Problem description:
Each line below is to be written out in full, exactly as shown.
━━━━━━━━━━━━━━━━━━━━━━━━━━━━━━
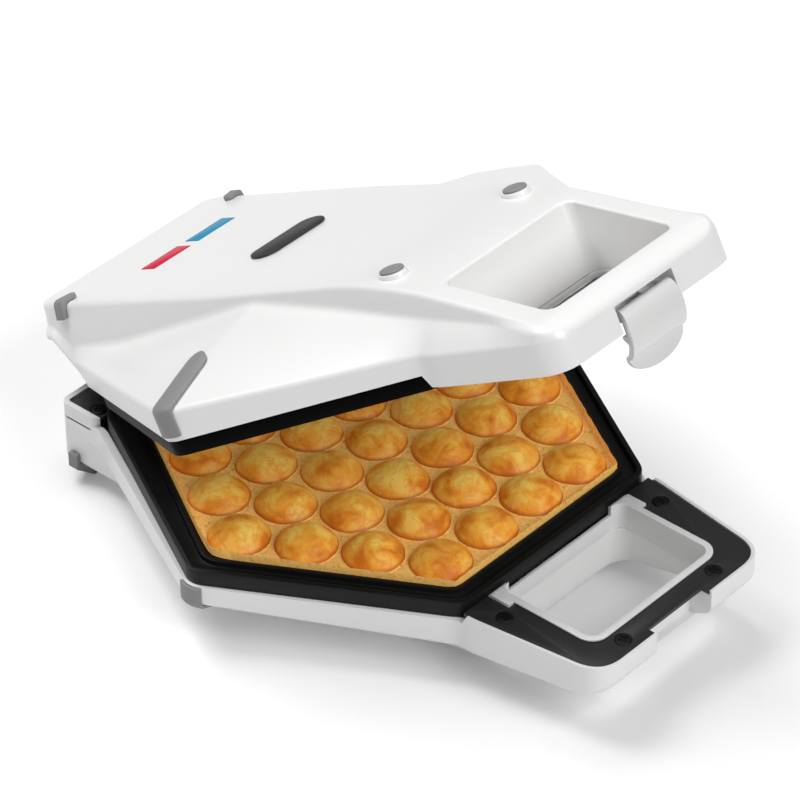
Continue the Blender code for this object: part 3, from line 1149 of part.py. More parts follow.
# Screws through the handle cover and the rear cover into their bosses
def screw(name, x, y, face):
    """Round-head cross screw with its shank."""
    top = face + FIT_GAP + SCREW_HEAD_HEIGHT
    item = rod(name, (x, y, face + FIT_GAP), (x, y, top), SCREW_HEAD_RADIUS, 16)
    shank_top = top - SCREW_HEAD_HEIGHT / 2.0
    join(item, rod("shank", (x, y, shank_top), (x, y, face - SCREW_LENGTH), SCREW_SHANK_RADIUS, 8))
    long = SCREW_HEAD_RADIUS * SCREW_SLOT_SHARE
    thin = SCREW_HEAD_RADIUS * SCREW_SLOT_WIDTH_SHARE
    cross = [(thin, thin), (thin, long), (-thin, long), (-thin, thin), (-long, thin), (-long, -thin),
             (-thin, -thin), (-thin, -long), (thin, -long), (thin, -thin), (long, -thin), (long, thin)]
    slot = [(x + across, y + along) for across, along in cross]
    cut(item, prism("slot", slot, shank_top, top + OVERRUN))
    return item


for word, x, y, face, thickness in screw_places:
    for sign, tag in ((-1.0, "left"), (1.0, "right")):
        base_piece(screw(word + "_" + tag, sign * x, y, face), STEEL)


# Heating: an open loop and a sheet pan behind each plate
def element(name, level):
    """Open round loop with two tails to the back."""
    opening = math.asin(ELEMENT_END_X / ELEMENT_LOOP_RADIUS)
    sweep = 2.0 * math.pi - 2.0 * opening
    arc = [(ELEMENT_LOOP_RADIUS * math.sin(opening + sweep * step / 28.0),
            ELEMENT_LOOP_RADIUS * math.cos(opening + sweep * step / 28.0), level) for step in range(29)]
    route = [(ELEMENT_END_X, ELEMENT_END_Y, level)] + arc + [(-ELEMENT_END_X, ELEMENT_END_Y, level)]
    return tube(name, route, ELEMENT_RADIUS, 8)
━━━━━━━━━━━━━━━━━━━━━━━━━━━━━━
Task response:
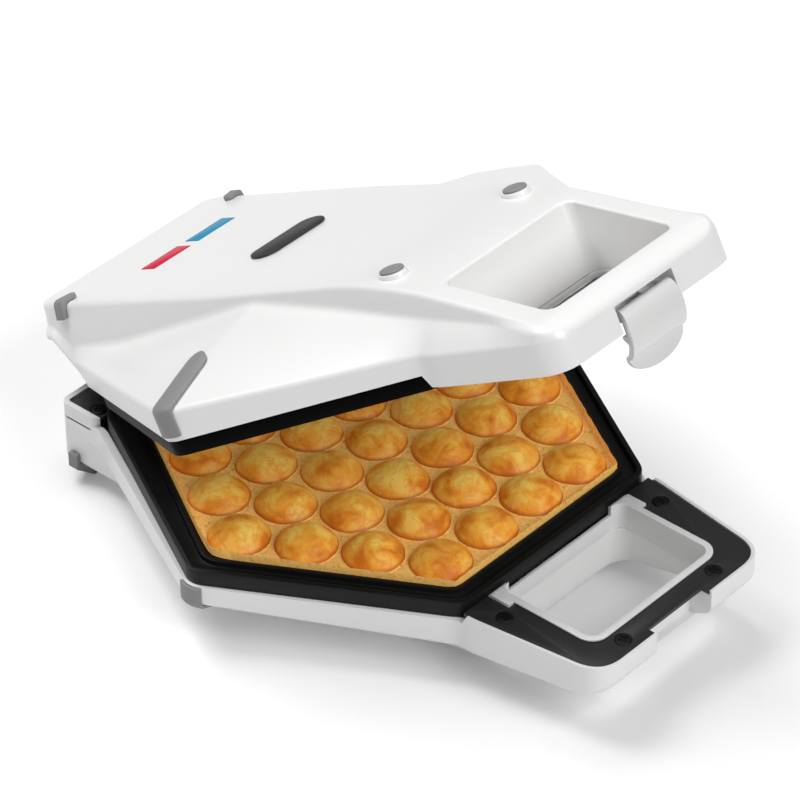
Continue the Blender code for this object: part 3, from line 1149 of part.py. More parts follow.
# Screws through the handle cover and the rear cover into their bosses
def screw(name, x, y, face):
    """Round-head cross screw with its shank."""
    top = face + FIT_GAP + SCREW_HEAD_HEIGHT
    item = rod(name, (x, y, face + FIT_GAP), (x, y, top), SCREW_HEAD_RADIUS, 16)
    shank_top = top - SCREW_HEAD_HEIGHT / 2.0
    join(item, rod("shank", (x, y, shank_top), (x, y, face - SCREW_LENGTH), SCREW_SHANK_RADIUS, 8))
    long = SCREW_HEAD_RADIUS * SCREW_SLOT_SHARE
    thin = SCREW_HEAD_RADIUS * SCREW_SLOT_WIDTH_SHARE
    cross = [(thin, thin), (thin, long), (-thin, long), (-thin, thin), (-long, thin), (-long, -thin),
             (-thin, -thin), (-thin, -long), (thin, -long), (thin, -thin), (long, -thin), (long, thin)]
    slot = [(x + across, y + along) for across, along in cross]
    cut(item, prism("slot", slot, shank_top, top + OVERRUN))
    return item


for word, x, y, face, thickness in screw_places:
    for sign, tag in ((-1.0, "left"), (1.0, "right")):
        base_piece(screw(word + "_" + tag, sign * x, y, face), STEEL)


# Heating: an open loop and a sheet pan behind each plate
def element(name, level):
    """Open round loop with two tails to the back."""
    opening = math.asin(ELEMENT_END_X / ELEMENT_LOOP_RADIUS)
    sweep = 2.0 * math.pi - 2.0 * opening
    arc = [(ELEMENT_LOOP_RADIUS * math.sin(opening + sweep * step / 28.0),
            ELEMENT_LOOP_RADIUS * math.cos(opening + sweep * step / 28.0), level) for step in range(29)]
    route = [(ELEMENT_END_X, ELEMENT_END_Y, level)] + arc + [(-ELEMENT_END_X, ELEMENT_END_Y, level)]
    return tube(name, route, ELEMENT_RADIUS, 8)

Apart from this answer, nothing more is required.